Internet users have been warned to watch their telephone bills after a man was charged £400 for an international call he did not make.
Paul Johnson, a 36-year-old sales rep from Cannock, Staffordshire, was shocked to receive a bill for £600, with £400 worth of calls to the south Pacific island nation of Tuvalu - even though he had never knowingly called there.
Staffordshire Police said Mr Johnson appeared to have been a victim of a growing problem, known as rogue dialling.
Mr Johnson said: "The first I heard about it was when I got a call from the high accounts department at BT and I was gobsmacked.
"I told them I had no idea what was going on so they said they would put a block on international calls and then I got a bill for £600 for the first quarter."
Staffordshire Police have warned people that they could be inadvertently dialling up phone bills worth hundreds of pounds as a result of rogue dialling.
A number of other people across the county had found their dial-up connections diverted to premium rate or international numbers without their knowledge or consent, a spokesman said.
Pc Steve McGrath, a creditcard crime investigator who has received several complaints about rogue dialling, explained how it worked.
He said: "While surfing on the internet, the unsuspecting victim receives a message similar to 'to view this page you must download the following software plug in'.
"They then click on this message so that they can view the information. The software changes the settings on the computer and the next time the computer is logged onto the internet it rings a premium rate or international phone number.
"The phone provider can insist that the bill is paid as the call was made from that particular phone.
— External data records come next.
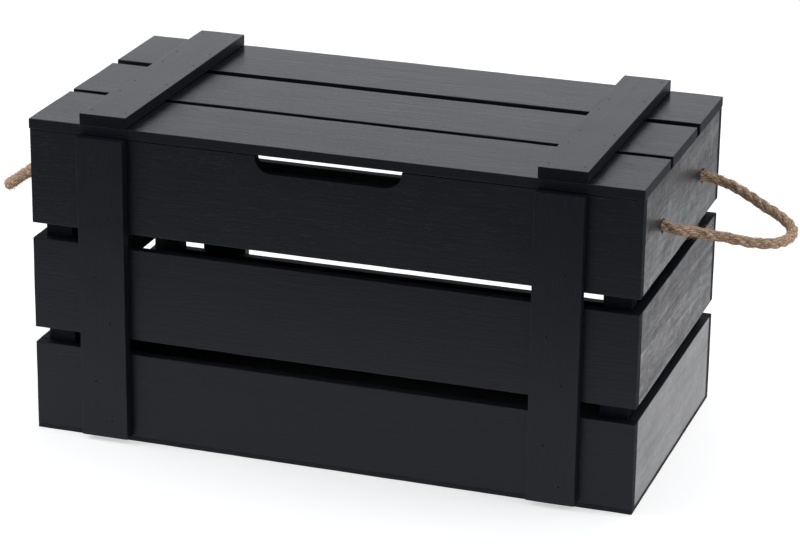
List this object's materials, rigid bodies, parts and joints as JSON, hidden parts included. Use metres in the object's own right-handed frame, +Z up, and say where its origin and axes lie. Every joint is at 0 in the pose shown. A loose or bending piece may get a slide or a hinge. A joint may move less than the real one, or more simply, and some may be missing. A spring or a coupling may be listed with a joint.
{
  "type": "kindling box",
  "caption": "Slatted wooden kindling box with a thin wooden floor, a loose lift-off board lid, a finger notch in the front and a rope loop handle at each end.",
  "frame": {"origin": "on the floor, under the middle of the box", "axes": "+X along the box to its right end, +Y to the back, +Z up; the front with the finger notch faces -Y"},
  "size_m": [0.7985, 0.324, 0.3265],
  "materials": {
    "black_stained_wood": "thin black stain on sawn softwood, satin on the planed faces and rough and worn to grey on the sawn ones",
    "inner_wood": "the same stain, dull, on the posts and the floor panel",
    "jute_rope": "natural twisted jute, matt, with loose hairs"
  },
  "bodies": {
    "box": {"front_slat_bottom": "black_stained_wood", "front_slat_middle": "black_stained_wood", "front_slat_top": "black_stained_wood", "back_slat_bottom": "black_stained_wood", "back_slat_middle": "black_stained_wood", "back_slat_top": "black_stained_wood", "left_end_board_bottom": "black_stained_wood", "left_end_board_middle": "black_stained_wood", "left_end_board_top": "black_stained_wood", "right_end_board_bottom": "black_stained_wood", "right_end_board_middle": "black_stained_wood", "right_end_board_top": "black_stained_wood", "front_batten_left": "black_stained_wood", "front_batten_right": "black_stained_wood", "back_batten_left": "black_stained_wood", "back_batten_right": "black_stained_wood", "corner_post_front_left": "inner_wood", "corner_post_front_right": "inner_wood", "corner_post_back_left": "inner_wood", "corner_post_back_right": "inner_wood", "bottom_panel": "inner_wood", "rope_end_left_front": "jute_rope", "rope_end_left_back": "jute_rope", "rope_end_right_front": "jute_rope", "rope_end_right_back": "jute_rope"},
    "lid": {"lid_board_front": "black_stained_wood", "lid_board_middle": "black_stained_wood", "lid_board_back": "black_stained_wood", "lid_batten_left": "black_stained_wood", "lid_batten_right": "black_stained_wood"},
    "left_handle": {"rope_handle_left": "jute_rope"},
    "right_handle": {"rope_handle_right": "jute_rope"}
  },
  "joints": [
    {"name": "lid_lift", "type": "slide", "parent": "box", "child": "lid", "axis": [0, 0, 1], "range_m": [0, 0.16]},
    {"name": "left_handle_swing", "type": "hinge", "parent": "box", "child": "left_handle", "pos_m": [-0.3041, 0, 0.25743], "axis": [0, -1, 0], "range_deg": [-116, 54]},
    {"name": "right_handle_swing", "type": "hinge", "parent": "box", "child": "right_handle", "pos_m": [0.3041, 0, 0.25743], "axis": [0, 1, 0], "range_deg": [-92, 78]}
  ]
}
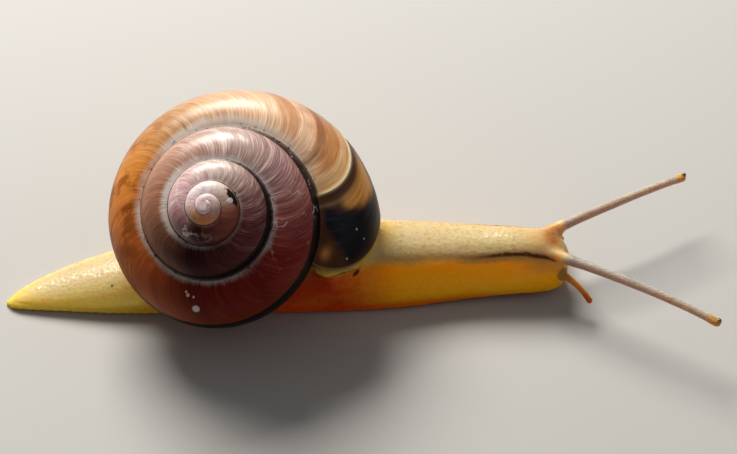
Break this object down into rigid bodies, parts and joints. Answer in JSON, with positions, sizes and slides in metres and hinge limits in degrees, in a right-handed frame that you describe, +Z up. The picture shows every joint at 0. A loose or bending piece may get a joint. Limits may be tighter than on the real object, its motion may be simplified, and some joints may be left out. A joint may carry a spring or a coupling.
{
  "type": "grove snail, crawling",
  "caption": "Life-size still model of a crawling banded land snail: coiled right-handed shell on a slender stretched body with raised feelers.",
  "frame": {"origin": "on the flat of the sole, under the shell, in the plane the foot rests on", "axes": "+X towards the head, +Y to the snail's left, +Z up"},
  "size_m": [0.0542, 0.0172, 0.0147],
  "materials": {
    "shell": "glossy horn-like shell, red-brown with a dark band and pale growth lines",
    "skin": "moist, finely grained, cream above and amber on the flanks",
    "mantle": "moist, smooth, yellow-green",
    "tentacle": "moist, translucent grey-lilac with ochre tips",
    "eye": "glossy black-brown"
  },
  "bodies": {
    "root": {"shell": "shell", "mantle_collar": "mantle", "tail": "skin", "trunk": "skin", "neck": "skin", "head": "skin", "upper_tentacle_left_root": "tentacle", "upper_tentacle_left_middle": "tentacle", "upper_tentacle_left_tip": "tentacle", "upper_tentacle_right_root": "tentacle", "upper_tentacle_right_middle": "tentacle", "upper_tentacle_right_tip": "tentacle", "lower_tentacle_left": "tentacle", "lower_tentacle_right": "tentacle", "eye_left": "eye", "eye_right": "eye"}
  },
  "joints": []
}
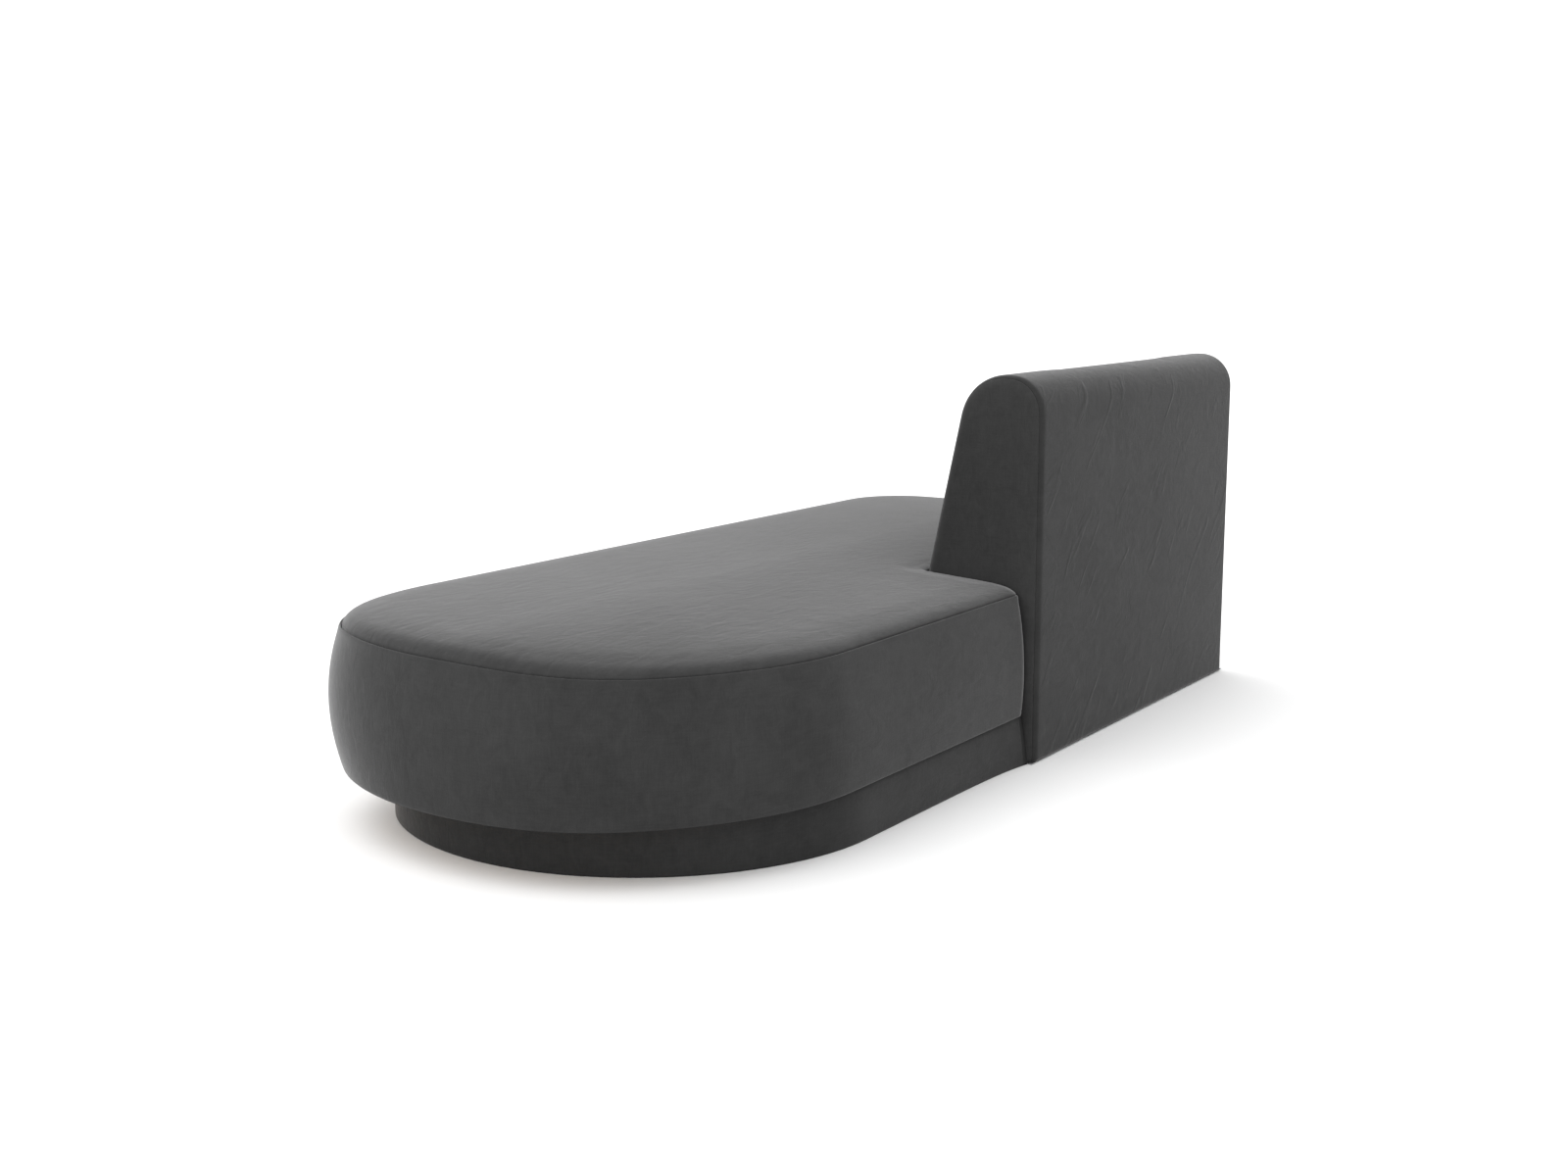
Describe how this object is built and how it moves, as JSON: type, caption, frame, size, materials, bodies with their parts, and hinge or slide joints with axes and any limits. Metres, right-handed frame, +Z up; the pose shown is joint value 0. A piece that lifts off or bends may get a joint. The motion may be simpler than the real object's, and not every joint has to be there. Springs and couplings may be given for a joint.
{
  "type": "daybed",
  "caption": "Low upholstered daybed with a half-round open end, a bulging side band over a recessed plinth, and a short leaning backrest that runs to the floor.",
  "frame": {"origin": "on the floor, at the middle of the overall length and of the overall depth", "axes": "+Z up; +Y towards the back, so the backrest is on the +Y side; +X along the length towards the half-round open end"},
  "size_m": [2.2396, 0.9999, 0.775],
  "materials": {
    "velvet_cover": "dark grey short-pile velvet, matt with a soft sheen at grazing angles",
    "dust_cloth": "black non-woven dust cloth",
    "wadding": "white polyester wadding",
    "foam": "cut polyurethane foam, open-celled and matt",
    "glide_plastic": "black moulded plastic",
    "zinc_steel": "zinc-plated steel",
    "elastic_webbing": "woven elastic webbing with ribbed edges",
    "hardboard": "brown hardboard, smooth on the outside",
    "plywood": "bare birch plywood",
    "pine": "planed bare pine"
  },
  "bodies": {
    "root": {"plinth_front_rail": "pine", "plinth_back_rail": "pine", "plinth_end_rail": "pine", "plinth_notch_rail": "pine", "plinth_round_wall": "plywood", "plinth_corner_wall": "plywood", "plinth_cross_rails": "pine", "plinth_corner_blocks": "pine", "plinth_screws": "zinc_steel", "plinth_cover": "velvet_cover", "plinth_dust_cover": "dust_cloth", "plinth_glides": "glide_plastic", "seat_base_panel": "plywood", "seat_front_rail": "pine", "seat_back_rail": "pine", "seat_end_rail": "pine", "seat_notch_rail": "pine", "seat_return_rail": "pine", "seat_round_wall": "plywood", "seat_corner_wall": "plywood", "seat_cross_rails": "pine", "seat_corner_blocks": "pine", "seat_frame_screws": "zinc_steel", "seat_webbing_across": "elastic_webbing", "seat_webbing_along": "elastic_webbing", "seat_webbing_staples": "zinc_steel", "seat_foam_round": "foam", "seat_foam_end": "foam", "boxing_foam_front": "foam", "boxing_foam_back": "foam", "boxing_foam_end": "foam", "boxing_foam_round": "foam", "boxing_foam_corner": "foam", "seat_wadding": "wadding", "seat_boxing": "velvet_cover", "seat_top_panel": "velvet_cover", "back_near_rib": "plywood", "back_far_rib": "plywood", "back_middle_ribs": "plywood", "back_top_rail": "pine", "back_ledge_rail": "pine", "back_joint_rail": "pine", "back_foot_rails": "pine", "back_rear_rail": "pine", "back_frame_screws": "zinc_steel", "back_board": "hardboard", "back_webbing": "elastic_webbing", "back_webbing_staples": "zinc_steel", "back_foam": "foam", "back_near_pad": "foam", "back_far_pad": "foam", "back_wadding": "wadding", "back_cover_wrap": "velvet_cover", "back_cover_near_side": "velvet_cover", "back_cover_far_side": "velvet_cover", "back_dust_cover": "dust_cloth", "back_glides": "glide_plastic", "join_bolts": "zinc_steel", "join_washers": "zinc_steel", "join_t_nuts": "zinc_steel"}
  },
  "joints": []
}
Failure to do so can result in people being cut off."
Mr Johnson contacted The Independent Committee For The Supervision Of Standards Of Telephone Information Services who confirmed he could have been the victim of a rogue dialler.
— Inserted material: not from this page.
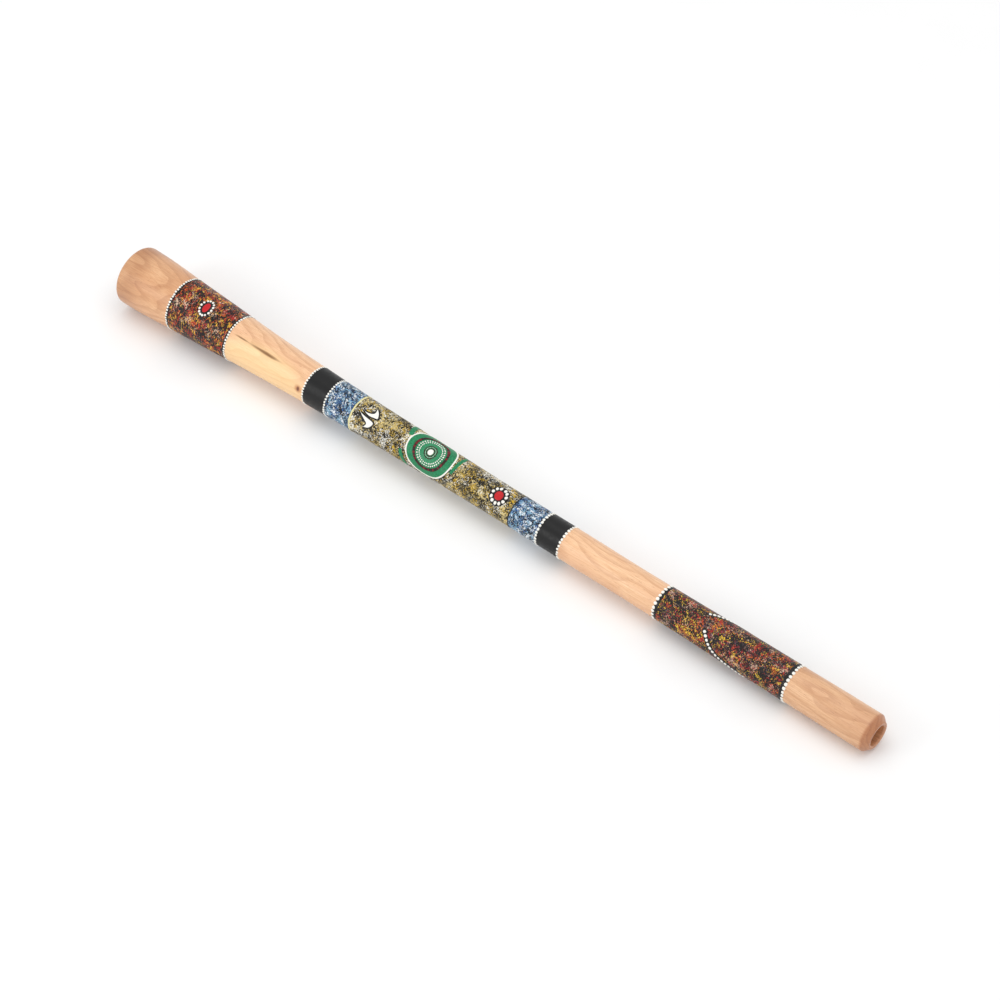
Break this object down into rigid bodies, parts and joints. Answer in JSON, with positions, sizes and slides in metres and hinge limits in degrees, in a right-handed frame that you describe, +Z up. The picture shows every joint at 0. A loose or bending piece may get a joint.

But he said he was angry with BT for not doing enough to protect his land line and had refused to pay the bill.
He said: "It's frustrating, I have had the corporate line that "you should have more security" but I think it should be the other way around.
"They haven't listened to me at all.
"If I pay it it's almost as if I have agreed with the bill. It's like somebody coming to your front door and getting you to sign for something you don't even want.
"They are just ignoring the problem. Some people will be ashamed to admit it because they think it's a little bit seedy when it's not, but it takes people like me to stand up to them.
"I'm not being martyrish but the more people that are aware of it gives us a chance to get our money back."
A spokesman for BT said: "We have been working with Ofcom and Icstis and we have actually managed to bar access to thousands of these lines in the last few months, but the problem is once you close down one another one opens somewhere else.
"It is an industry-wide problem and we have to work within the existing legal framework if we want to stop it," he said.
"We want to work with Mr Johnson, not against him, and we would advise him to pay the existing portion of his bill that is not in dispute and we can wait until an investigation sorts out what happened with the other calls."